JONATHAN KELLERMAN

Born in New York City in 1949, Jonathan Kellerman grew up in Los Angeles, receiving a BA in psychology from UCLA and a PhD in psychology from the University of Southern California. He worked his way through school as an editorial cartoonist, a columnist, an editor, and a musician. He went on to become a clinical professor of pediatrics at the Keck School of Medicine. His first two books were about medicine: Psychological Aspects of Childhood Cancer (1980) and Helping the Fearful Child (1981).

His first mystery, When the Bough Breaks (1985), introduced Alex Delaware and won the Edgar Allan Poe Award from the Mystery Writers of America. It also won the Anthony Award at the World Mystery Convention (Bouchercon) and became a New York Times bestseller as well as a television movie.
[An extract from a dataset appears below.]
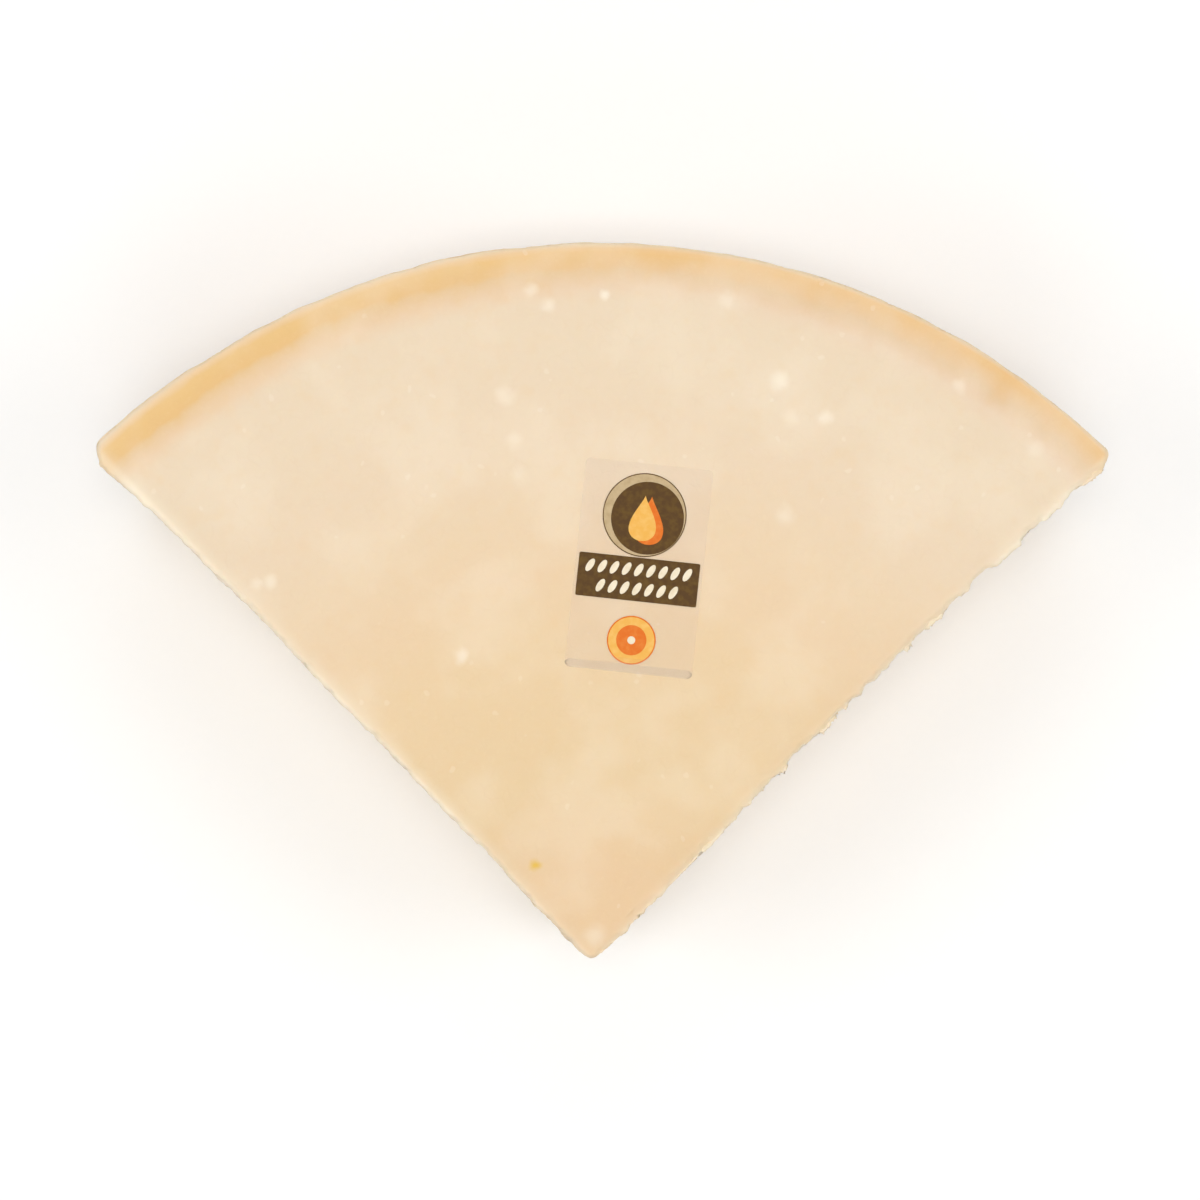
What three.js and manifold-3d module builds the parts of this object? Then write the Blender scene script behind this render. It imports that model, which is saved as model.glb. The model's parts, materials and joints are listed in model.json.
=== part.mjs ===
// A wedge of hard aged cheese with a clear label on it.
//
// The wedge is an eighth of a wheel: the wheel is cut flat through its waist, then cut upright into
// quarters. It lies on the wheel's flat face, with the waist cut facing up, its tip towards -Y and its
// rind towards +Y. The rind and the paste grew as one piece, so the wedge is one solid.
//
// Millimetres, +Z up. The shapes are drawn about the wheel's axis, and the group then moves them so that
// the origin is on the surface that the wedge lies on, under the middle of its bounding box.

import * as THREE from "three";
import { mergeVertices } from "three/addons/utils/BufferGeometryUtils.js";
import Module from "manifold-3d";

// Wheel
const WAIST_RADIUS = 220; // the wheel's largest radius, at the level of the flat cut
const WEDGE_HEIGHT = 112; // half of the wheel's height
const SIDE_BULGE = 8; // the waist stands this much further out than the foot of the side
const HEEL_RADIUS = 12; // rounding between the wheel's side and its flat face
const WHEEL_SEGMENTS = 240;
const SIDE_STEPS = 9;
const HEEL_STEPS = 5;

// Upright cuts, which meet a little off the wheel's axis
const CUTS_MEET = new THREE.Vector2(-2.3, 0.1);
// A cut's side is -1 to the left and +1 to the right. Its angle is measured from +Y, and its length is
// from where the cuts meet to the blunt corner at the rind.
const LEFT_CUT = { side: -1, angle: THREE.MathUtils.degToRad(44.0), length: 213.6 };
const RIGHT_CUT = { side: 1, angle: THREE.MathUtils.degToRad(45.5), length: 217 };
const CUT_BOW = 0.9; // the paste has shrunk in by this much halfway along a cut
const CUT_FLARE = 2.0; // the rind holds its width, so a cut flares out by this much at its end
const FLARE_POWER = 10;
const CUT_STEPS = 16;
const TIP_ROUNDING = 9.2; // the tip is rounded off from this far along each cut
const TIP_STEPS = 6;

// Chips that have crumbled from the right cut's upper edge: distance from where the cuts meet, size of
// the bite, and how far outside the edge its middle is
const CHIPS = [
  { along: 94, radius: 6, outside: 4.2 },
  { along: 106, radius: 8, outside: 6.6 },
  { along: 141, radius: 5, outside: 3.6 },
  { along: 167, radius: 6, outside: 4.6 },
];
const CHIP_DETAIL = 1; // subdivision of the icosahedron that bites out a chip

// Label
const LABEL_WIDTH = 38.8;
const LABEL_LENGTH = 63.6;
const LABEL_THICKNESS = 0.3;
const LABEL_CORNER = 1.5;
const LABEL_CORNER_STEPS = 3;
const LABEL_CENTRE = new THREE.Vector2(11.8, 121.3);
const LABEL_TURN = THREE.MathUtils.degToRad(-6.1);
const GLUE_GAP = 0.05; // the film lies this far above the cut face, on its glue

const wasm = await Module();
wasm.setup();

// A closed geometry as a manifold-3d solid.
function solidFrom(geometry) {
  const bare = geometry.clone();
  bare.deleteAttribute("normal");
  bare.deleteAttribute("uv");
  const merged = mergeVertices(bare, 1e-4);
  return new wasm.Manifold(
    new wasm.Mesh({
      numProp: 3,
      vertProperties: new Float32Array(merged.attributes.position.array),
      triVerts: new Uint32Array(merged.index.array),
    }),
  );
}

// A manifold-3d solid as a geometry.
function geometryFrom(solid) {
  const mesh = solid.getMesh();
  const geometry = new THREE.BufferGeometry()
    .setAttribute("position", new THREE.BufferAttribute(mesh.vertProperties, 3))
    .setIndex(new THREE.BufferAttribute(mesh.triVerts, 1));
  geometry.computeVertexNormals();
  return geometry;
}

// The radius of the wheel's side at a height: upright at the waist, drawn in towards the flat face.
function sideRadius(height) {
  const drop = 1 - height / WEDGE_HEIGHT;
  return WAIST_RADIUS - SIDE_BULGE * drop * drop;
}

// The lower half of the wheel, turned from its profile: flat face, heel, bulged side, waist cut.
function halfWheel() {
  const heelRadius = sideRadius(HEEL_RADIUS);
  const heel = Array.from({ length: HEEL_STEPS + 1 }, (_, i) => {
    const turn = (Math.PI / 2) * (i / HEEL_STEPS);
    return new THREE.Vector2(
      heelRadius - HEEL_RADIUS * (1 - Math.sin(turn)),
      HEEL_RADIUS * (1 - Math.cos(turn)),
    );
  });
  const side = Array.from({ length: SIDE_STEPS }, (_, i) => {
    const height = THREE.MathUtils.lerp(HEEL_RADIUS, WEDGE_HEIGHT, (i + 1) / SIDE_STEPS);
    return new THREE.Vector2(sideRadius(height), height);
  });
  const profile = [
    new THREE.Vector2(0, 0),
    ...heel,
    ...side,
    new THREE.Vector2(0, WEDGE_HEIGHT),
  ];
  return new THREE.LatheGeometry(profile, WHEEL_SEGMENTS).rotateX(Math.PI / 2);
}

// A point on an upright cut's edge, at a distance from where the cuts meet. outside moves the point
// away from the cheese.
function cutPoint({ side, angle, length }, along, outside = 0) {
  const share = along / length;
  const drift = CUT_FLARE * share ** FLARE_POWER - CUT_BOW * Math.sin(Math.PI * share);
  const forward = new THREE.Vector2(side * Math.sin(angle), Math.cos(angle));
  const outwards = new THREE.Vector2(side * Math.cos(angle), -Math.sin(angle));
  return CUTS_MEET.clone()
    .addScaledVector(forward, along)
    .addScaledVector(outwards, drift + outside);
}

function cutEdge(cut) {
  return Array.from({ length: CUT_STEPS + 1 }, (_, i) =>
    cutPoint(cut, THREE.MathUtils.lerp(TIP_ROUNDING, cut.length, i / CUT_STEPS)),
  );
}

// The prism that the upright cuts leave. The corners at the rind are blunt, square to X, and the prism
// ends past the rind, where the wheel's own side takes over.
function cutPrism() {
  const left = cutEdge(LEFT_CUT);
  const right = cutEdge(RIGHT_CUT);
  const tip = new THREE.QuadraticBezierCurve(left[0], CUTS_MEET, right[0]);
  const beyond = WAIST_RADIUS + HEEL_RADIUS;
  const outline = [
    ...tip.getPoints(TIP_STEPS),
    ...right.slice(1),
    new THREE.Vector2(right.at(-1).x, beyond),
    new THREE.Vector2(left.at(-1).x, beyond),
    ...left.slice(1).reverse(),
  ];
  const depth = WEDGE_HEIGHT + 2 * HEEL_RADIUS;
  const prism = new THREE.ExtrudeGeometry(new THREE.Shape(outline), {
    depth,
    bevelEnabled: false,
  });
  return prism.translate(0, 0, -HEEL_RADIUS);
}

function chip({ along, radius, outside }) {
  const middle = cutPoint(RIGHT_CUT, along, outside);
  return new THREE.IcosahedronGeometry(radius, CHIP_DETAIL)
    .rotateZ(along)
    .translate(middle.x, middle.y, WEDGE_HEIGHT);
}

function wedge() {
  const cut = solidFrom(halfWheel()).intersect(solidFrom(cutPrism()));
  const chipped = CHIPS.reduce((rest, bite) => rest.subtract(solidFrom(chip(bite))), cut);
  return geometryFrom(chipped);
}

// A rectangle with round corners, about its own middle.
function roundedRectangle(width, length, radius) {
  const [x, y] = [width / 2, length / 2];
  const shape = new THREE.Shape();
  shape.absarc(x - radius, y - radius, radius, 0, Math.PI / 2);
  shape.absarc(radius - x, y - radius, radius, Math.PI / 2, Math.PI);
  shape.absarc(radius - x, radius - y, radius, Math.PI, (3 * Math.PI) / 2);
  shape.absarc(x - radius, radius - y, radius, (3 * Math.PI) / 2, 2 * Math.PI);
  return shape;
}

function labelFilm() {
  return new THREE.ExtrudeGeometry(
    roundedRectangle(LABEL_WIDTH, LABEL_LENGTH, LABEL_CORNER),
    { depth: LABEL_THICKNESS, bevelEnabled: false, curveSegments: LABEL_CORNER_STEPS },
  );
}

function named(name, geometry, material) {
  const mesh = new THREE.Mesh(geometry, new THREE.MeshStandardMaterial(material));
  mesh.name = name;
  return mesh;
}

const cheese = named("cheese_wedge", wedge(), {
  color: 0xf2dcbe,
  roughness: 0.55,
  metalness: 0,
});

const label = named("label_film", labelFilm(), {
  color: 0xe8dcc4,
  roughness: 0.25,
  metalness: 0,
  transparent: true,
  opacity: 0.4,
});
label.position.set(LABEL_CENTRE.x, LABEL_CENTRE.y, WEDGE_HEIGHT + GLUE_GAP);
label.rotation.z = LABEL_TURN;

const wheelPlace = new THREE.Group();
wheelPlace.add(cheese, label);

// The origin goes under the middle of the wedge's bounding box.
const middle = new THREE.Box3().setFromObject(cheese).getCenter(new THREE.Vector3());
wheelPlace.position.set(-middle.x, -middle.y, 0);

const part = new THREE.Group();
part.add(wheelPlace);

export default part;
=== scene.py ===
# A wedge of hard aged cheese, lying on the flat rind face of the wheel it was cut from, with a small
# clear label on its upper cut face. Everything is in metres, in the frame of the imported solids.

import json
import math
import random

import bpy
import numpy as np
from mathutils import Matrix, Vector

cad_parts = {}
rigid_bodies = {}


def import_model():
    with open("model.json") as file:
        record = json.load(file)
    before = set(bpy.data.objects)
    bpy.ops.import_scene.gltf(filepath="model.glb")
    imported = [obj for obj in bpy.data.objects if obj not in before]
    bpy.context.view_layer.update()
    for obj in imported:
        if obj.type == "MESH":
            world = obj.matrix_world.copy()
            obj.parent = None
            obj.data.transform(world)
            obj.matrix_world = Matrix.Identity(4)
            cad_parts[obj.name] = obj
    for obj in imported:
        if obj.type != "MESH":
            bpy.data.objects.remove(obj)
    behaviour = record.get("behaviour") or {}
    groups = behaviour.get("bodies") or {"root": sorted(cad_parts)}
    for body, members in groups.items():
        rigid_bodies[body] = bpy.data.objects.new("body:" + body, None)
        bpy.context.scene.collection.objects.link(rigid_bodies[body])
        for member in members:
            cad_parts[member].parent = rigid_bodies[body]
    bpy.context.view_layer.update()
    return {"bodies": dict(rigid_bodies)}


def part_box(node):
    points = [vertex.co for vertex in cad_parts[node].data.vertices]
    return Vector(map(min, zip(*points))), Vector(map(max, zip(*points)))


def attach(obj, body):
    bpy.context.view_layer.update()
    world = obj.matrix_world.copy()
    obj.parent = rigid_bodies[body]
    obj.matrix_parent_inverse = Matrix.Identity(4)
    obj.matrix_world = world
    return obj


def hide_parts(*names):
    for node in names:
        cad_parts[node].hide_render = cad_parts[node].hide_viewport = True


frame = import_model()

MM = 0.001
BODY = next(iter(frame["bodies"]))
cheese_low, cheese_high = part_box("cheese_wedge")
film_low, film_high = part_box("label_film")

# The wheel that the wedge is cut from
WAIST_RADIUS = 220 * MM  # at the level of the flat cut, where the wheel is widest
WEDGE_HEIGHT = cheese_high.z
SIDE_BULGE = 8 * MM  # the waist stands this much further out than the foot of the side
HEEL_RADIUS = 12 * MM  # rounding between the wheel's side and its flat face
HEEL_SEGMENTS = 6
RIM_SIDES = 360
SIDE_LEVELS = (0, 20, 38, 56, 74, 93, 112)  # heights, in mm, at which the side is drawn in

# The upright cuts, as the solid has them
CUTS_MEET = Vector((-2.3, 0.1)) * MM  # from the wheel's axis
CUT_BOW = 0.9 * MM  # the paste has shrunk in by this much halfway along a cut
CUT_FLARE = 2.0 * MM  # the rind holds its width, so a cut flares out by this much at its end
FLARE_POWER = 10
TIP_ROUNDING = 6.7 * MM
TIP_SEGMENTS = 8
SPLIT_HOLLOW = 2 * MM  # the split face falls in by this much under its upper edge

# The mesh
VOXEL = 0.85 * MM
CRUMB_VOXEL = 0.5 * MM
TRIANGLES = 190_000
SEED = 11
SMALL_BITES = 70

# The label, about its own middle, and turned a little clockwise
LABEL_WIDTH = 38.8 * MM
LABEL_LENGTH = 63.6 * MM
LABEL_CORNER = 1.5 * MM
LABEL_TURN = math.radians(-6.1)
LABEL_CELL = 2 * MM
FILM_THICKNESS = 0.12 * MM
GLUE = 0.05 * MM
TAB_LENGTH = 2.6 * MM
CURL_ROWS = 3  # the lowest rows of cells, each of which lifts more than the one above
CURL_RISE = 0.1 * MM
TAB_LIFT = 0.35 * MM
INK = 0.04 * MM  # each ink is drawn thicker than it is, so that the one above it stays clear of it
DISC_UP, DISC_RADIUS = 16.2 * MM, 12.7 * MM
BAR_UP, BAR_WIDTH, BAR_LENGTH = -3.4 * MM, 36.8 * MM, 13.2 * MM
SEAL_UP, SEAL_RADIUS = -21.9 * MM, 7.4 * MM
ROW_UP, GRAIN_PITCH = 2.9 * MM, 3.7 * MM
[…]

In addition to the perennially bestselling Delaware series, he has written four novels about a beautiful Los Angeles homicide detective with a complicated past, Petra Connor: Survival of the Fittest (1997), Billy Straight (1998), Twisted (2004), and Obsession (2007); two stand-alone bestsellers with his wife, Faye Kellerman (also a bestselling author and the creator of the Peter Decker and Rina Lazarus series): The Butcher’s Theater (1988), The Conspiracy Club (2003), and Capital Crimes (2007); and two children’s books: Daddy, Daddy, Can You Touch the Sky? (1994) and Jonathan Kellerman’s ABC of Weird Creatures (1995).

The Kellermans have four children, one of whom, Jesse Kellerman, is also a professional writer of crime fiction. They live in Southern California.